The Union government responded by consolidating these into four labour codes in 2019 and 2020, but the implementation has been uneven across states. The new government should actively nudge state governments to expedite this process. 

Fiscal Management

Fourth, the new government should prioritise a clear and pragmatic approach to fiscal management by focusing on debt sustainability as outlined in the Fiscal Responsibility and Budget Management (FRBM) Act of 2003 which aims for specific fiscal and debt targets.

Despite the emphasis traditionally placed on reducing the fiscal deficit, the more cumulative and comprehensive debt indicator provides a better assessment of fiscal health as it captures not just the current financial activities but also the long-term implications of past decisions. This is important because certain expenditures, like capital assets, might elevate the deficit but are not inherently inflationary or unsustainable.

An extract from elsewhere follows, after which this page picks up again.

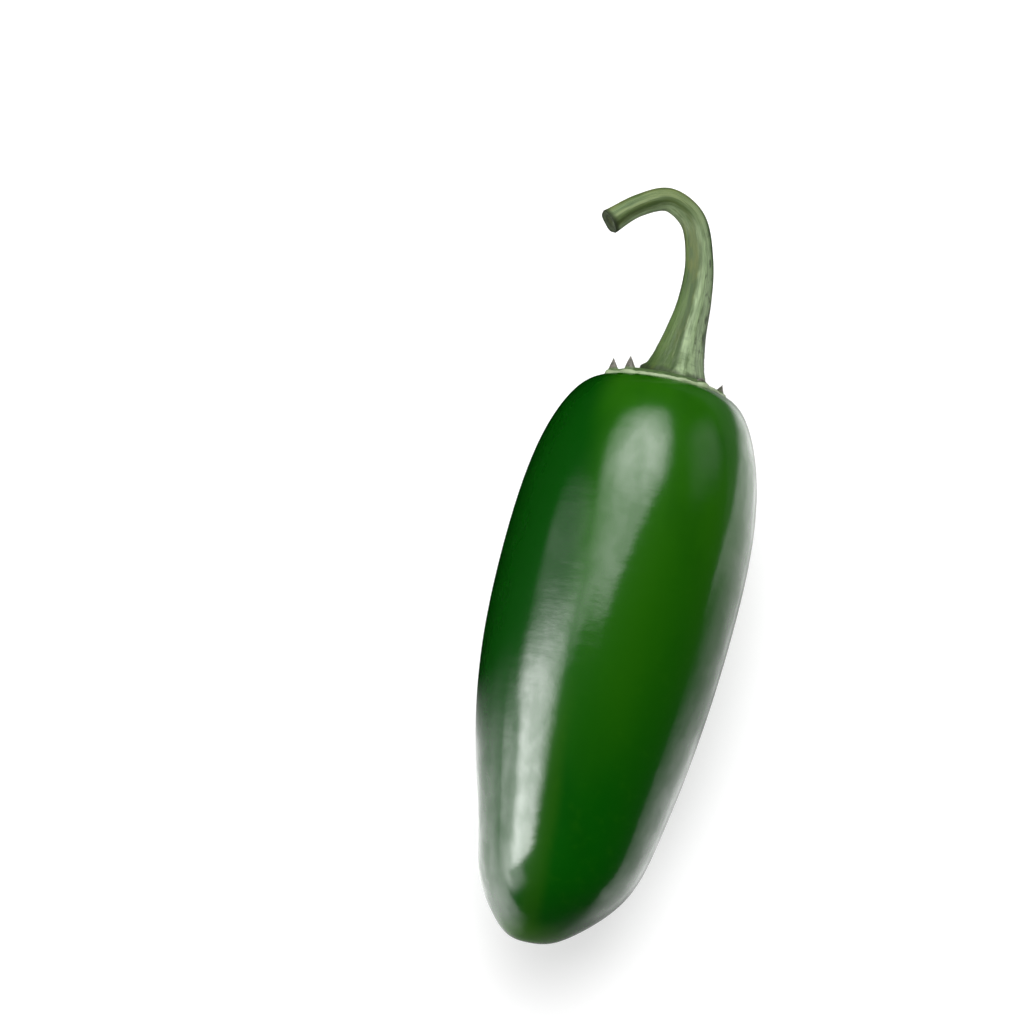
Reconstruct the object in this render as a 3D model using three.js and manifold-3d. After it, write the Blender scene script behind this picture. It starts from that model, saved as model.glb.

Practical challenges also arise with using the fiscal deficit/GDP ratio due to fluctuations in GDP estimates throughout the fiscal year, which can lead to volatile budget allocations. Therefore, the incoming government should shift its focus from primarily monitoring fiscal deficits to managing the overall debt level more effectively.

Tax Reforms

Fifth, the new government's focus should be on streamlining and simplifying the tax system. This could involve eliminating tax exemptions and fully implementing a new direct tax code that reduces discrepancies across different types of taxpayers.

Sixth, there is also a need for reforming the GST. Key reforms should include convening regular GST Council meetings. Additionally, simplifying the GST rate structure is essential. Ideally, a shift towards a more streamlined rate system with fewer tiers, such as 6%, 12% and 18%, would ease administration and minimise classification problems and cascading tax effects.

This is just a preliminary list of reform agendas. However, comprehensive development also requires significant enhancements in the education, health and skill development sectors. These agendas, rife with complexity and opportunity, are reserved for deeper exploration, probably in another column.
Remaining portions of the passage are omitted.